According to tradition, you must perform this ritual with a peer. They are there to witness you in this moment of transformation. Talk about what you’re moving towards and the prayers you created. Remember: You are not alone in this, we are all connected.
4. Strip down and dive in.
A traditional mikvah experience would be done completely naked. You remove all nail polish, jewelry, and makeup so that your body is as natural as it came into the world and has no disconnection with the natural divinity of the water. (If you want to have this spiritual experience but you’d rather wear a bathing suit, we think that’s okay, too!)

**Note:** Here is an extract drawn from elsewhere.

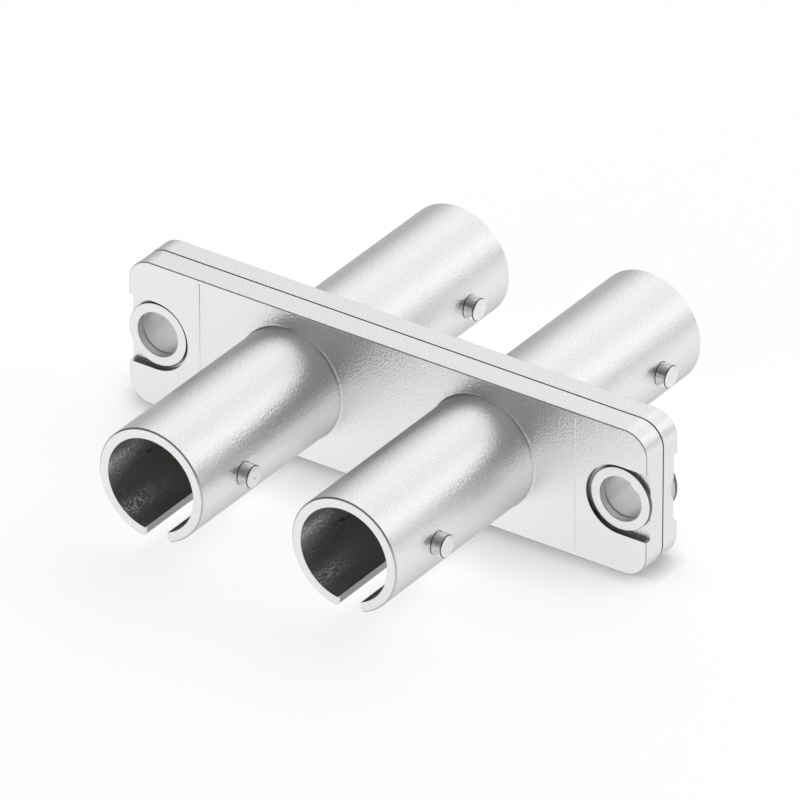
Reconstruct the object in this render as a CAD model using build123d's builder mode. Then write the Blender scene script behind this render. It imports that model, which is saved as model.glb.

Go into the water with your partner. Decide who will go first, and then recite your personalized blessings—make sure to say them out loud, your words mater! Immerse yourself after each prayer and make sure nothing on your body is touching anything but the water. When you do this, your body becomes part of the constantly changing world and allows you to transform. Take time to appreciate the moment and the water's embrace. Remember, the water can hold it all! Then switch so the other person is the witness.
5. Exit the water and reflect on the transformation you just welcomed and honored.
Talk about it with your partner, or reflect on it in a journal. Allow your body to absorb the healing properties of the water and this ancient, spiritual ritual. Go slow.
I believe we can take traditional practices and make them available to us in our form today. So if getting naked is too much for you, do it in a suit...but this is my full invitation to completely expose yourself. Have fun!